Сейчас Клемантин видит в этом один из симптомов своей общей одержимости памятью. Ее беспокоило, что случившееся с ней, ее семьей и сотнями тысяч других жителей Руанды может стереться из памяти, не получить должного признания, не быть оплаканным. Как разительно отличалась судьба этих воспоминаний от судьбы имен из некрологов, «которые увековечиваются с подобающим уважением», — говорит она, и ее глаза наполняются слезами. «Они не оказались погребены в никак не обозначенных ямах, в грязи. Нашелся кто-то, кому было не все равно, и написал об умерших».
Клемантин думает, что осознание и переживание собственной травмы стало важным шагом на пути к прощению. С ней согласны большинство исследователей феномена прощения. Ряд ученых разработали так называемые «процессные модели», объясняющие, почему люди в конечном итоге все-таки приходят к осознанию необходимости прощения. Эти модели отличаются друг от друга некоторыми деталями и терминологией, однако практически все они сходятся в том, что жертвы должны пройти через этап осознания страданий, причиненных злодеяниями других людей, признав, что это изменило их жизнь, причем, возможно, навсегда, и дав выход своим чувствам — печали, утраты, гнева, а порой и ярости.

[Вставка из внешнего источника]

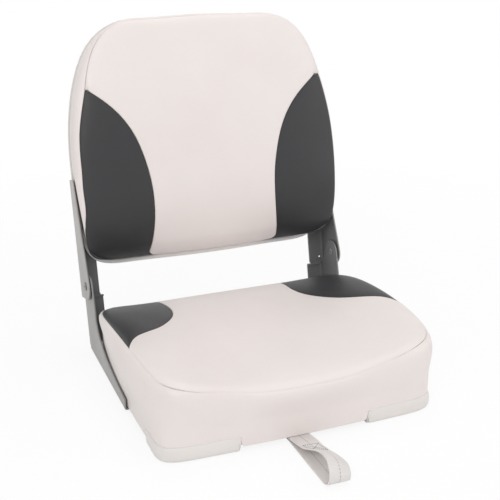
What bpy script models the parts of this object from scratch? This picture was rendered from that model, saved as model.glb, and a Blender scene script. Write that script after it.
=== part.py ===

Создателями одного из наиболее авторитетных методов оказания психотерапевтической помощи людям, которые не могут простить, являются психолог Роберт Энрайт и психиатр Ричард Фитцгиббонс. «Этот период может быть связан с болезненными эмоциональными переживаниями, — пишут они в своей книге “Как помочь пациенту простить” (Helping Clients Forgive). — Но если клиент или пациент придет к выводу, что его страдания и переживания вызваны несправедливым отношением к нему другого человека, это может послужить фактором мотивации и подтолкнуть его к переменам. Переживаемая на эмоциональном уровне боль может заставить его задуматься о прощении и попытаться простить». Именно в процессе переживания того, что Клемантин называет «скорбью», она поняла, что потратила на травму уже достаточно драгоценного времени и энергии, и решила, что пора найти способ преодолеть душевную боль и обиду.